Growing Self-Similar Markov Trees
Nicolas Curien, William Fleurat, Adrianus Twigt
TL;DR
The paper develops a general theory of growing self-similar Markov trees (ssMt), showing that when a growth condition on the splitting mechanism is satisfied, one can construct continuous, increasing couplings of trees across starting masses. It reduces the problem to a flow of decoration-reproduction processes driven by SDEs with jumps and exploits a generator framework to verify growth via a divergence-PDE, enabling canonical couplings for Brownian CRTs and β-stable trees, among others.

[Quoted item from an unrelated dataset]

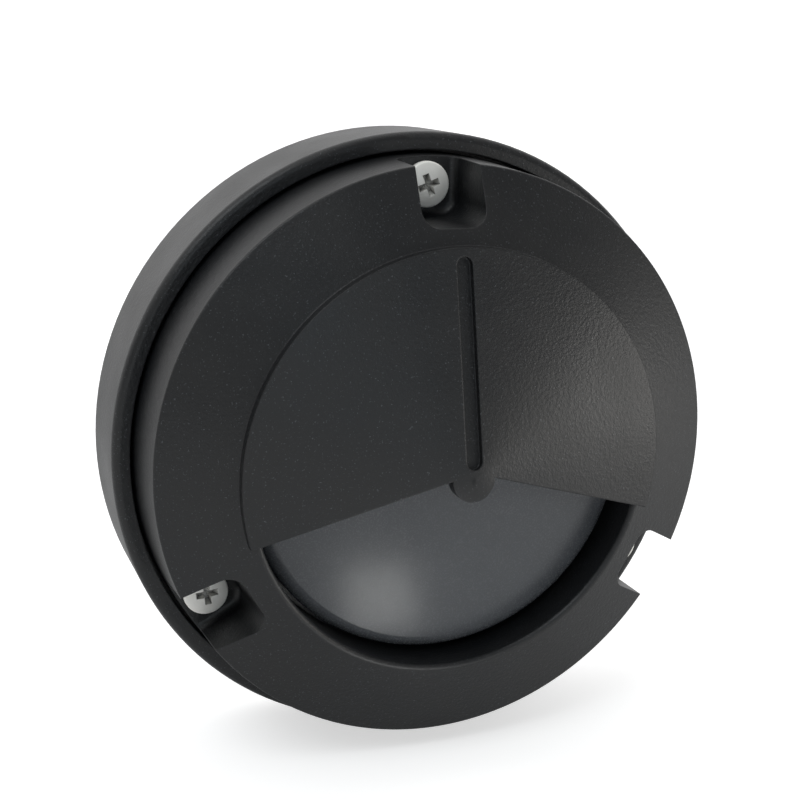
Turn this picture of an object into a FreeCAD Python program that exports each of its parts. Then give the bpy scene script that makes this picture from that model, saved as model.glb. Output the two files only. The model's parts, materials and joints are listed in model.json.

Key contributions include the growing theorem, explicit constructions for Brownian CRTs with locally largest and size-biased bifurcators, and a unified generator-based approach that applies to a wide class of fragmentation trees, tying together mass and height decorations and linking to leaf-growth scaling limits. The results provide new, intrinsic dynamics for scaling limits of random trees and offer pathways to analyze monotonicity, continuity, and Markov properties in a broad continuum of self-similar random geometries.
Abstract
Can we obtain a Brownian CRT of mass $1/2$ from a CRT of mass $1$ by cutting certain branches? In this paper, we will answer that question in the much more general setting of self-similar Markov trees. Self-similar Markov trees (ssMt) are random decorated trees that encode the genealogy of a system of particles carrying positive labels, and where particles undergo splitting and growth depending on their labels in a self-similar fashion. Introduced and developed in the recent monograph (Bertoin-Curien-Riera, 2024), they provide a broad generalization of Brownian and stable continuum random trees and arise naturally in various models of random geometry such as the Brownian sphere/disk. The law of a ssMt is characterized by its quadruplet $(\mathrm{a}, σ^2, \boldsymbolΛ; α)$, which specifies the features of the underlying growth-fragmentation mechanism, together with the initial decoration $x>0$. In this work, we focus on special cases of ssMt in which the trees started from different initial values $x>0$ can be coupled into a continuous, increasing family of nested subtrees. In the case of the Brownian and stable continuum random trees, this yields surprisingly simple novel dynamics corresponding to the scaling limit of the leaf-growth algorithms of Luczak-Winkler and Caraceni-Stauffer.